In the end, although there are many people, with many different reasons for opposing the President or his health care proposal, the role that race and racism is playing cannot be ignored. With major conservative spokespersons stoking the fires of racial resentment daily, and with most whites having long ago come to the conclusion that social program spending is something done on behalf of racial "minorities" at their own white expense, it is not too much to insist that race is operating, for some quite overtly and for others more subtly.

According to this point of view, "government dependence" is nothing more than an index of the frontline in class struggle. Small government is nothing but the effect of Big Property. Big government on the other hand,  just represents sharing the wealth. And there is nothing wrong in that; it simply represents the flow of resources, for so long in the direction from the poor to the rich, back in the direction it should go.

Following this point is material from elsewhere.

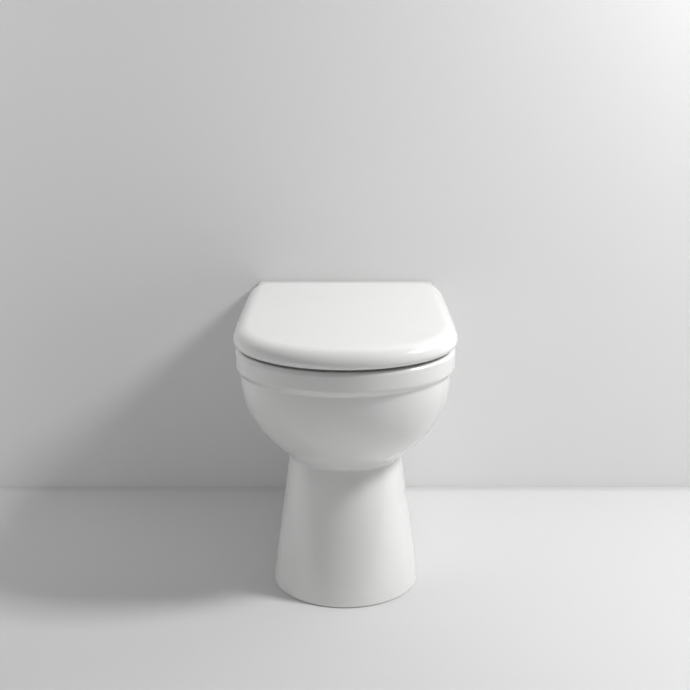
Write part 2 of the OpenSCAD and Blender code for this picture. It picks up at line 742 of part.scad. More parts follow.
// Rounded section of the ring: a superellipse between the hole and the outer edge, with a
// power for its sides, its top and its flatter underside
seat_steps = 16;
side_power = 0.55;
top_power = 0.7;
under_power = 0.45;
function rounded(c, power) = sign(c) * pow(abs(c), power);
seat_rings = [for (k = [0 : seat_steps - 1])
    let (a = -360 * k / seat_steps,
         across = (1 + rounded(cos(a), side_power)) / 2,
         up = rounded(sin(a), sin(a) > 0 ? top_power : under_power))
    ring(mix_outline(seat_hole_outline, seat_outer_outline, across),
         level(seat_middle + up * seat_thickness / 2))];

// Seat buffers, as [side position, from the wall, turn]
buffer_places = [[front_buffer_x, rim_front - front_buffer_inset, 32],
                 [rim_width / 2 - rear_buffer_inset, opening_rear + rear_buffer_ahead, 88]];
// The buffers' pegs, and the room over them in their pockets
peg_diameter = 5;
peg_length = 3;
peg_room = 1;

module buffer_shape(length, width, height) {
    translate([-(length - width) / 2, -width / 2, 0]) cube([length - width, width, height]);
    for (side = [-1, 1])
        translate([side * (length - width) / 2, 0, 0]) cylinder(d = width, h = height);
}

module seat_ring() {
    color("white") difference() {
        union() {
            skin(seat_rings, true);
            both_sides() {
                run_x(knuckle_radius, knuckle_outer_x, knuckle_outer_x + knuckle_width,
                      hinge_from_wall, hinge_height);
                arm(knuckle_outer_x, knuckle_width, seat_set_forward + seat_arm_bite,
                    -knuckle_radius, 0);
            }
            // Longer knuckle that holds the seat's damper
            run_x(knuckle_radius, knuckle_outer_x + knuckle_width - fit,
                  knuckle_outer_x + knuckle_width + damper_room, hinge_from_wall, hinge_height);
            arm(knuckle_outer_x + knuckle_width - fit, damper_room,
                seat_set_forward + seat_arm_bite, -knuckle_radius, 0);
        }
        both_sides()
            run_x(pin_bore, knuckle_outer_x - past, knuckle_outer_x + knuckle_width + past,
                  hinge_from_wall, hinge_height);
        run_x(damper_bore, knuckle_outer_x + knuckle_width,
              knuckle_outer_x + knuckle_width + damper_room + past, hinge_from_wall,
              hinge_height);
        // Pockets that the buffers snap into
        both_sides() for (p = buffer_places)
            translate([p[0], y_of(p[1]), rim_height + seat_gap - past]) rotate([0, 0, p[2]])
                cylinder(d = peg_diameter, h = past + peg_length + peg_room);
    }
}

module seat_buffers() {
    color("whitesmoke") both_sides() for (p = buffer_places)
        translate([p[0], y_of(p[1]), rim_height + lute]) rotate([0, 0, p[2]]) {
            buffer_shape(buffer_length, buffer_width, seat_gap - lute - fit);
            cylinder(d = peg_diameter - 2 * fit, h = seat_gap + peg_length - lute);
        }
}

// ---- Hinges ----------------------------------------------------------------------

// Thickness of the post between a fixing bolt's end and the pin
bolt_cover = 3;

module hinge_post() {
    translate([hinge_x, y_of(hinge_from_wall), rim_height]) difference() {
        union() {
            cylinder(d = post_foot_diameter, h = post_foot_thickness);
            translate([-post_width / 2, -knuckle_radius, 0])
                cube([post_width, 2 * knuckle_radius, hinge_rise]);
            translate([-post_width / 2, 0, hinge_rise]) rotate([0, 90, 0])
                cylinder(r = knuckle_radius, h = post_width);
        }
        translate([-post_width / 2 - past, 0, hinge_rise]) rotate([0, 90, 0])
            cylinder(r = pin_diameter / 2 + fit / 2, h = post_width + 2 * past);
        translate([0, 0, -past])
            cylinder(d = bolt_diameter + 2 * fit,
                     h = past + hinge_rise - pin_diameter / 2 - bolt_cover);
    }
}

module left_hinge_post() { color("white") mirror([1, 0, 0]) hinge_post(); }
module right_hinge_post() { color("white") hinge_post(); }

// The left pin ends in the lid's damper and the right pin in the seat's
damper_grip = 6;
// How far a pin's other end stays inside its outermost knuckle
pin_set_in = 1;

module left_hinge_pin() {
    color("silver") run_x(pin_diameter / 2, -knuckle_outer_x - knuckle_width + pin_set_in,
                          -knuckle_inner_x + damper_grip, hinge_from_wall, hinge_height);
}

module right_hinge_pin() {
    color("silver") run_x(pin_diameter / 2, knuckle_inner_x + pin_set_in,
                          knuckle_outer_x + knuckle_width + damper_grip,
                          hinge_from_wall, hinge_height);
}

module damper(from) {
    difference() {
        run_x(damper_diameter / 2, from, from + damper_length, hinge_from_wall, hinge_height);
        run_x(pin_bore, from - past, from + damper_grip + damper_play, hinge_from_wall,
              hinge_height);
    }
}

module lid_damper() {
    color("dimgray") damper(-knuckle_inner_x + fit);
}

module seat_damper() {
    color("dimgray") damper(knuckle_outer_x + knuckle_width + fit);
}

bush_diameter = 30;
bush_thickness = 6;
// Length of the bush's neck in the shelf's hole, and the width of the cone at its root
bush_neck = 10;
bush_cone = 4;
washer_diameter = 28;
washer_thickness = 2;
nut_diameter = 17;
nut_height = 14;
// The nut's wings: thickness, length, middle from the bolt, and how much lower they are
wing_thickness = 4;
wing_length = 16;
wing_middle = 11;
wing_drop = 2;

module fixing_bolt() {
    translate([hinge_x, y_of(hinge_from_wall), rim_height - bolt_reach])
        cylinder(d = bolt_diameter,
                 h = bolt_reach + hinge_rise - pin_diameter / 2 - bolt_cover - fit);
}

module left_fixing_bolt() { color("silver") mirror([1, 0, 0]) fixing_bolt(); }
module right_fixing_bolt() { color("silver") fixing_bolt(); }

module below_shelf(drop) {
    translate([hinge_x, y_of(hinge_from_wall), shelf_underside - drop]) children();
}

module rubber_bush() {
    below_shelf(bush_thickness + fit) difference() {
        union() {
            cylinder(d = bush_diameter, h = bush_thickness);
            cylinder(d1 = bolt_hole + bush_cone, d2 = bolt_hole - 2 * fit, h = bush_thickness);
            cylinder(d = bolt_hole - 2 * fit, h = bush_thickness + bush_neck);
        }
        translate([0, 0, -past])
            cylinder(d = bolt_diameter + 2 * fit, h = bush_thickness + bush_neck + 2 * past);
    }
}

module left_rubber_bush() { color("dimgray") mirror([1, 0, 0]) rubber_bush(); }
module right_rubber_bush() { color("dimgray") rubber_bush(); }

module fixing_washer() {
    below_shelf(bush_thickness + washer_thickness + 2 * fit) difference() {
        cylinder(d = washer_diameter, h = washer_thickness);
        translate([0, 0, -past])
            cylinder(d = bolt_diameter + 2 * fit, h = washer_thickness + 2 * past);
    }
}

module left_fixing_washer() { color("silver") mirror([1, 0, 0]) fixing_washer(); }
module right_fixing_washer() { color("silver") fixing_washer(); }

module wing_nut() {
    below_shelf(bush_thickness + washer_thickness + nut_height + 3 * fit) difference() {
        union() {
            cylinder(d = nut_diameter, h = nut_height);
            for (side = [-1, 1]) translate([0, side * wing_middle, nut_height / 2])
                cube([wing_thickness, wing_length, nut_height - wing_drop], center = true);
        }
        translate([0, 0, -past])
            cylinder(d = bolt_diameter + 2 * fit, h = nut_height + 2 * past);
    }
}

module left_wing_nut() { color("whitesmoke") mirror([1, 0, 0]) wing_nut(); }
module right_wing_nut() { color("whitesmoke") wing_nut(); }

// ---- Floor fixing ----------------------------------------------------------------

block_width = 34;
block_foot = 9;
upright_thickness = 16;
block_hole_inset = 9;
sleeve_flange = 1.5;
sleeve_bore = side_screw_diameter / 2 + fit;
sleeve_clearance = 0.15;
sleeve_set_in = 2;
block_x = side_inner_x - block_width;

module floor_block() {
    translate([block_x, y_of(side_screw_from_wall), 0]) difference() {
        union() {
            translate([0, -block_length / 2, 0]) cube([block_width, block_length, block_foot]);
            translate([block_width - upright_thickness, -upright_radius, 0])
                cube([upright_thickness, 2 * upright_radius, side_screw_height]);
            translate([block_width - upright_thickness, 0, side_screw_height])
                rotate([0, 90, 0]) cylinder(r = upright_radius, h = upright_thickness);
        }
        translate([-past, 0, side_screw_height]) rotate([0, 90, 0])
            cylinder(r = sleeve_bore, h = block_width + 2 * past);
        for (side = [-1, 1])
            translate([block_hole_inset, side * (block_length / 2 - block_hole_inset), -past])
                cylinder(d = floor_screw_hole, h = block_foot + 2 * past);
    }
}

module left_floor_block() { color("whitesmoke") mirror([1, 0, 0]) floor_block(); }
module right_floor_block() { color("whitesmoke") floor_block(); }

module screw_sleeve() {
    difference() {
        union() {
            run_x(side_hole / 2 - sleeve_clearance, side_inner_x + sleeve_set_in,
                  side_seat_x + sleeve_flange,
                  side_screw_from_wall, side_screw_height);
            run_x(cap_diameter / 2, side_seat_x, side_seat_x + sleeve_flange,
                  side_screw_from_wall, side_screw_height);
        }
        run_x(sleeve_bore, side_inner_x, side_seat_x + sleeve_flange + past,
              side_screw_from_wall, side_screw_height);
    }
}

module left_screw_sleeve() { color("white") mirror([1, 0, 0]) screw_sleeve(); }
module right_screw_sleeve() { color("white") screw_sleeve(); }

screw_head = 2;
// How far the screw's end stays inside its block, and the room round its head
screw_set_in = 10;
head_room = 0.2;
// Height of the cap's straight edge, and the steps of its dome
cap_edge = 1;
cap_steps = 8;

module side_screw() {
    run_x(side_screw_diameter / 2, block_x + screw_set_in,
          side_seat_x + sleeve_flange + fit + screw_head,
          side_screw_from_wall, side_screw_height);
    run_x(side_screw_diameter, side_seat_x + sleeve_flange + fit,
          side_seat_x + sleeve_flange + fit + screw_head,
          side_screw_from_wall, side_screw_height);
}

module left_side_screw() { color("silver") mirror([1, 0, 0]) side_screw(); }
module right_side_screw() { color("silver") side_screw(); }

// A domed cap over the screw's head
module screw_cap() {
    r = cap_diameter / 2;
    dome = cap_height - sleeve_flange;
    rise = dome - cap_edge;
    sphere_r = (r * r + rise * rise) / (2 * rise);
    translate([side_seat_x + sleeve_flange, y_of(side_screw_from_wall), side_screw_height])
        rotate([0, 90, 0]) difference() {
            rotate_extrude() polygon(concat(
                [[0, 0], [r, 0], [r, cap_edge]],
                [for (k = [1 : cap_steps - 1]) let (x = r * (1 - k / cap_steps))
                    [x, dome + sqrt(sphere_r * sphere_r - x * x) - sphere_r]],
                [[0, dome]]));
            translate([0, 0, -past]) cylinder(r = side_screw_diameter + head_room,
                                              h = past + fit + screw_head + head_room / 2);
        }
}

module left_screw_cap() { color("silver") mirror([1, 0, 0]) screw_cap(); }
module right_screw_cap() { color("silver") screw_cap(); }

rim();
bowl();
pedestal();
trapway();
flush_inlet_socket();
seat_ring();
seat_buffers();
lid();
lid_buffers();
left_hinge_post();
right_hinge_post();
left_hinge_pin();
right_hinge_pin();
lid_damper();
seat_damper();
left_fixing_bolt();
right_fixing_bolt();
left_rubber_bush();
right_rubber_bush();
left_fixing_washer();
right_fixing_washer();
left_wing_nut();
right_wing_nut();
left_floor_block();
right_floor_block();
left_screw_sleeve();
right_screw_sleeve();
left_side_screw();
right_side_screw();
left_screw_cap();
right_screw_cap();
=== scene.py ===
"""The looks of a back to wall toilet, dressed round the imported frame.

The china, the lid and the seat are closed surfaces worked out ring by ring from plan
outlines. Smaller pieces are copies of the frame's solids with their edges rounded. All
outlines are in millimetres, and "from the wall" is a distance that runs to the front.
"""

import json
import logging
import math
from dataclasses import dataclass, field
from enum import Enum
from typing import Sequence

import bmesh
import bpy
import numpy as np
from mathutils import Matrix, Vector


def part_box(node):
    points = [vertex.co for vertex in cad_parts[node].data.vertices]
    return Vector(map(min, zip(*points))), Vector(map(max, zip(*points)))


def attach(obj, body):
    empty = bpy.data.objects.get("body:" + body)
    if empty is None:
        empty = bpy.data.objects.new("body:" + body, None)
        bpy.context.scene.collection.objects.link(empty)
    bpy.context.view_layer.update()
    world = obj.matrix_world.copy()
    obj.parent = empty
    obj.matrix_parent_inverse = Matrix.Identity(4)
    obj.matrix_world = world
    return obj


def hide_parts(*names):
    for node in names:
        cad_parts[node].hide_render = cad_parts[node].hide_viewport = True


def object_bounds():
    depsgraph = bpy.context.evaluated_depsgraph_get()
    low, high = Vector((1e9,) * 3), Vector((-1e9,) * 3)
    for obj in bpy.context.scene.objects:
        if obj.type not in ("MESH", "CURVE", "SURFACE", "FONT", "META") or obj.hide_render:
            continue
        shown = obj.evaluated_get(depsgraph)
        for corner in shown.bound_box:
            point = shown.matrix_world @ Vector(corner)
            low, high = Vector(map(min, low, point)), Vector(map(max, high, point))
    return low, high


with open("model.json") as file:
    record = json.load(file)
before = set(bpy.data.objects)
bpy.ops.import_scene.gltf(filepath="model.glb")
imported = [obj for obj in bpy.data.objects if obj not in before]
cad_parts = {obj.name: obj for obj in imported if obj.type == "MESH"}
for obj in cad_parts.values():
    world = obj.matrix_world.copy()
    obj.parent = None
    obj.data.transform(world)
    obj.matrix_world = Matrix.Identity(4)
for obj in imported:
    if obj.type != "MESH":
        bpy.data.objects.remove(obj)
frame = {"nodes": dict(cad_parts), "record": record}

LOG = logging.getLogger("toilet")
MM = 0.001
CAD_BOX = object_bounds()

WALL_Y = CAD_BOX[1].y / MM
"""The wall's place on Y, in millimetres. The pan's flat back stands on it."""

RIM_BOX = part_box("rim")
"""The rim's low and high corners, in metres."""


# ---- Outlines and skins ----


def mix(a: float, b: float, share: float) -> float:
    """Returns the value that lies a share of the way from a to b."""
    return a + (b - a) * share


def smooth(share: float) -> float:
    """Returns a share eased at both ends, 3s^2 - 2s^3, held between 0 and 1."""
    s = min(1.0, max(0.0, share))
    return s * s * (3 - 2 * s)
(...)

At least so goes the argument.

Whichever side of the issue one takes on this matter, the question might be if that line is where it should be. Is the growing role of government as a redistributor of incomes a bug or a feature? Is it good or bad? Underneath the differences in personalities which supposedly underlies each campaign, the question of whether this boundary is what actually divides the country lies at the heart of the 2012 election.

What is the role of government in the social context of America? Is it a promoter of 'freedom' or a champion of 'fairness'?